Scan the material below for the string "part", and copy every line where it shows up.

____________

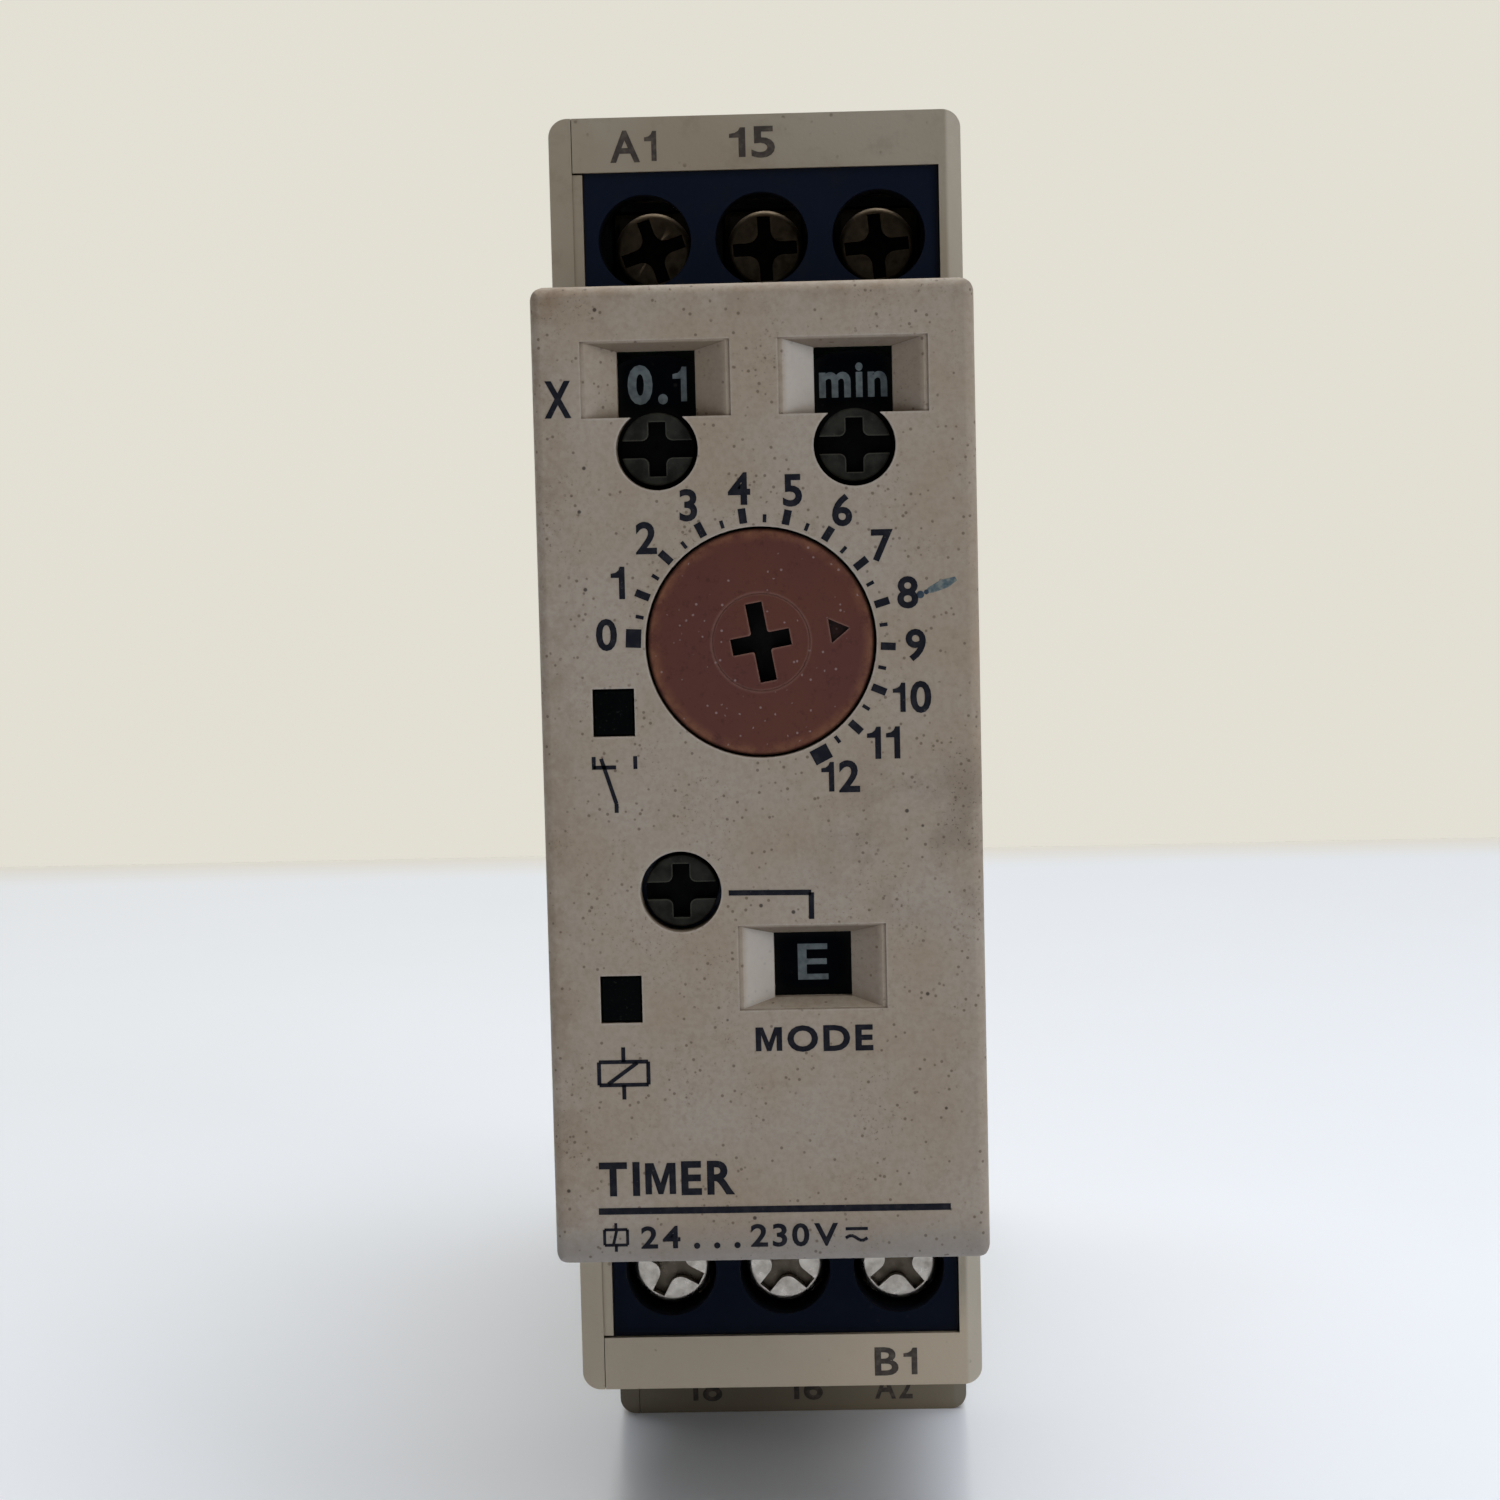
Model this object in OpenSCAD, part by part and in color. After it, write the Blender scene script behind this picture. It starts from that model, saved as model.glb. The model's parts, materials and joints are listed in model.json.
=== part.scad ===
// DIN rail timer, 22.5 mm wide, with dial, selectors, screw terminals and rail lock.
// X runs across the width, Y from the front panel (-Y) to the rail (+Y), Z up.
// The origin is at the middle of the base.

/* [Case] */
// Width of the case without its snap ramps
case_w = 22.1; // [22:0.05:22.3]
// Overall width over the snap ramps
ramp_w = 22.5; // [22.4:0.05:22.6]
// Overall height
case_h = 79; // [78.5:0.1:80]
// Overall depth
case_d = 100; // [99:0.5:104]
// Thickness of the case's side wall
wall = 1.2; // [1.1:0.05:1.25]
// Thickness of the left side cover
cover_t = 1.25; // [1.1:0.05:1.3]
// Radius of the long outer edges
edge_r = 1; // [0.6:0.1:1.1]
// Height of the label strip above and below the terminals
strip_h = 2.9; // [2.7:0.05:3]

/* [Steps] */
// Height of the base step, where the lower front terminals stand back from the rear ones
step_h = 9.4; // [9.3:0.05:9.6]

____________

**Written reply:**
Model this object in OpenSCAD, part by part and in color. After it, write the Blender scene script behind this picture. It starts from that model, saved as model.glb. The model's parts, materials and joints are listed in model.json.
=== part.scad ===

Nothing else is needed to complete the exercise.